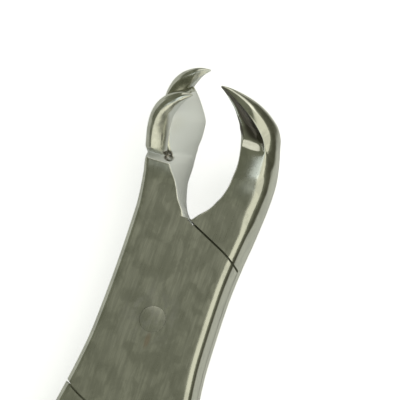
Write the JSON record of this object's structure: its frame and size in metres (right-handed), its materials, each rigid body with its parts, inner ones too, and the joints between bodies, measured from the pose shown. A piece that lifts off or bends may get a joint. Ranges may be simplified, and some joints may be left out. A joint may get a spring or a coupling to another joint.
{
  "type": "extraction forceps",
  "caption": "Dental extraction forceps with a lap joint: a two-horned beak closes against a single pointed beak, both bent forward, on long bowed handles.",
  "frame": {"origin": "on the pivot pin's axis, in the plane of the flat rear faces that the forceps lies on", "axes": "+X across the joint towards the single-pointed beak, +Y from the handles towards the beaks, +Z along the pin, from the rear face to the front face"},
  "size_m": [0.0378, 0.1773, 0.0183],
  "materials": {
    "front_half_steel": "satin ground flats, polished edges and beaks",
    "back_half_steel": "satin ground flats, polished edges and beaks",
    "pivot_pin_steel": "ground flush with the faces"
  },
  "bodies": {
    "back_half": {"back_half": "back_half_steel", "pivot_pin": "pivot_pin_steel"},
    "front_half": {"front_half": "front_half_steel"}
  },
  "joints": [
    {"name": "pivot", "type": "hinge", "parent": "back_half", "child": "front_half", "pos_m": [0, 0, 0.0045], "axis": [0, 0, 1], "range_deg": [0, 40]}
  ]
}
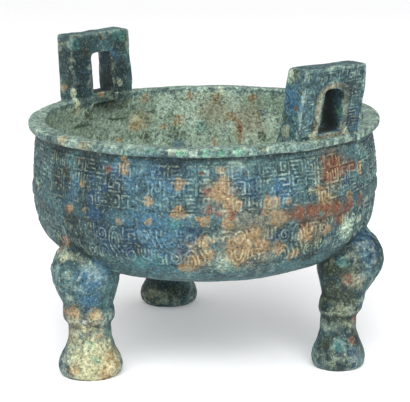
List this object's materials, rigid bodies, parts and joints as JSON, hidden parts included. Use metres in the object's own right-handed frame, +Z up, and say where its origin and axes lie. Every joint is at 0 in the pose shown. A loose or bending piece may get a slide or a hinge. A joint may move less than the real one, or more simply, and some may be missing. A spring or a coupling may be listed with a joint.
{
  "type": "bronze ding vessel",
  "caption": "Round cast bronze tripod cauldron with a turned-out rim, upright loop handles, interlaced relief bands and hoofed legs.",
  "frame": {"origin": "on the bowl's axis, at the level of the undersides of the feet", "axes": "+Z up along the bowl's axis, +X towards the handle whose outer face shows in the picture, -Y between the handles towards the front leg"},
  "size_m": [0.312, 0.3043, 0.261],
  "materials": {
    "bronze": "cast bronze, blue-green to grey-green patina with deep azurite blue, ochre earth and red-brown patches, matt"
  },
  "bodies": {
    "root": {"ding_vessel": "bronze"}
  },
  "joints": []
}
**********
▶ Problem requirements
Copy out each record exactly as given, omitting none.

▶ Answer to this exercise
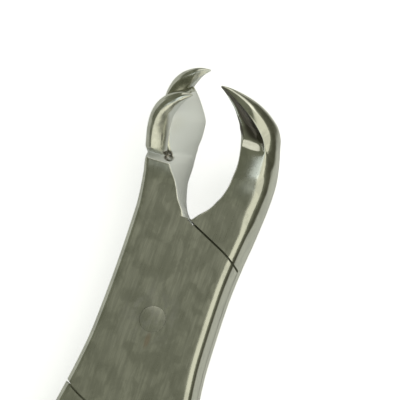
Write the JSON record of this object's structure: its frame and size in metres (right-handed), its materials, each rigid body with its parts, inner ones too, and the joints between bodies, measured from the pose shown. A piece that lifts off or bends may get a joint. Ranges may be simplified, and some joints may be left out. A joint may get a spring or a coupling to another joint.
{
  "type": "extraction forceps",
  "caption": "Dental extraction forceps with a lap joint: a two-horned beak closes against a single pointed beak, both bent forward, on long bowed handles.",
  "frame": {"origin": "on the pivot pin's axis, in the plane of the flat rear faces that the forceps lies on", "axes": "+X across the joint towards the single-pointed beak, +Y from the handles towards the beaks, +Z along the pin, from the rear face to the front face"},
  "size_m": [0.0378, 0.1773, 0.0183],
  "materials": {
    "front_half_steel": "satin ground flats, polished edges and beaks",
    "back_half_steel": "satin ground flats, polished edges and beaks",
    "pivot_pin_steel": "ground flush with the faces"
  },
  "bodies": {
    "back_half": {"back_half": "back_half_steel", "pivot_pin": "pivot_pin_steel"},
    "front_half": {"front_half": "front_half_steel"}
  },
  "joints": [
    {"name": "pivot", "type": "hinge", "parent": "back_half", "child": "front_half", "pos_m": [0, 0, 0.0045], "axis": [0, 0, 1], "range_deg": [0, 40]}
  ]
}
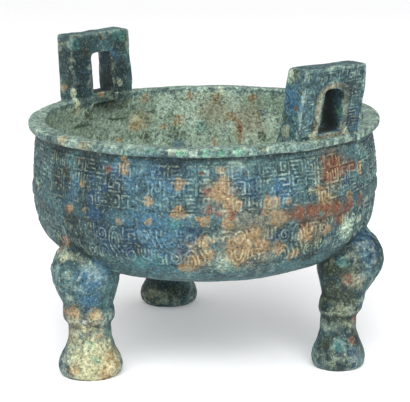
List this object's materials, rigid bodies, parts and joints as JSON, hidden parts included. Use metres in the object's own right-handed frame, +Z up, and say where its origin and axes lie. Every joint is at 0 in the pose shown. A loose or bending piece may get a slide or a hinge. A joint may move less than the real one, or more simply, and some may be missing. A spring or a coupling may be listed with a joint.
{
  "type": "bronze ding vessel",
  "caption": "Round cast bronze tripod cauldron with a turned-out rim, upright loop handles, interlaced relief bands and hoofed legs.",
  "frame": {"origin": "on the bowl's axis, at the level of the undersides of the feet", "axes": "+Z up along the bowl's axis, +X towards the handle whose outer face shows in the picture, -Y between the handles towards the front leg"},
  "size_m": [0.312, 0.3043, 0.261],
  "materials": {
    "bronze": "cast bronze, blue-green to grey-green patina with deep azurite blue, ochre earth and red-brown patches, matt"
  },
  "bodies": {
    "root": {"ding_vessel": "bronze"}
  },
  "joints": []
}